The estimates are pretty close to the true values!

Simulated Data in R: Simple Linear Model

• Suppose now that $e_i \sim \text{Gamma}(2, 1) - 2$.
• How good are the estimates under least squares when the error is not normally distributed?

sim2_df <- tibble(id = 1:n) %>%  
    mutate(x = runif(n(), 0, 10), 
           y = b0 + b1 * x + rgamma(n(), 2, 1) - 2)
fit2 <- lm(y ~ x, data = sim2_df)
coef(fit2)

## (Intercept)           x 
##    2.818092   -1.997902

• The estimate of the slope is still good but the estimate of the intercept is not as good as before.
• In the tutorial, you will also learn to simulate data when the dependent variable is a categorical variable 🔧

Null data

$$H_0: e_i \sim N(0, \hat{\sigma}^2)\qquad \text{vs.} \qquad H_1: \text{not }H_0$$

• $\hat{\sigma}$ is the estimate of $\sigma$ from the model fit.
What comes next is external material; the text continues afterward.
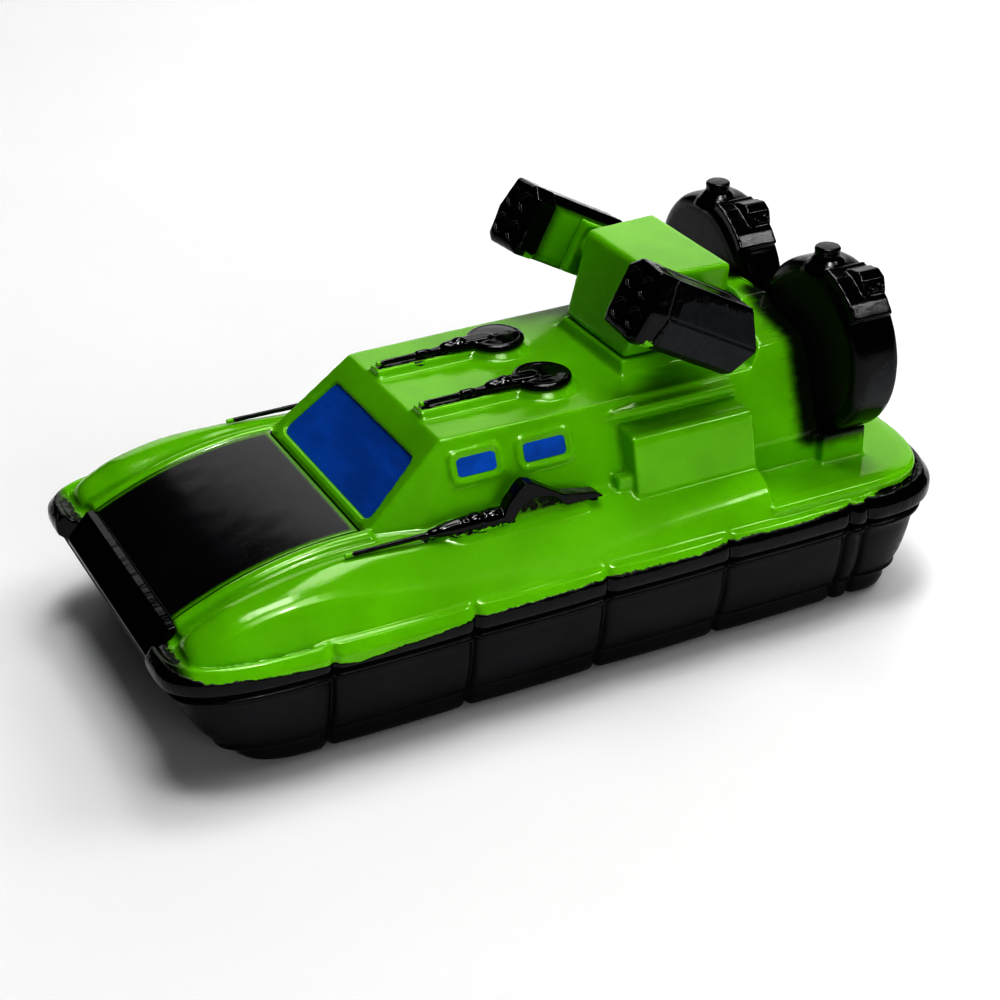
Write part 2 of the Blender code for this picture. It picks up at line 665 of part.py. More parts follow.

c(summary(fit1)$sigma, summary(fit2)$sigma)

## [1] 1.140534 1.229640

• We simulate observations of size $n = 200$ from $N(0, \hat{\sigma}^2)$. These are called null data as it is generated under the null hypothesis.
• We draw a scatter plot with these observations against the original $x$-values.
• We repeat this process $K = 19$ times then produce a lineup of the plots with the original residual plot randomly included into it.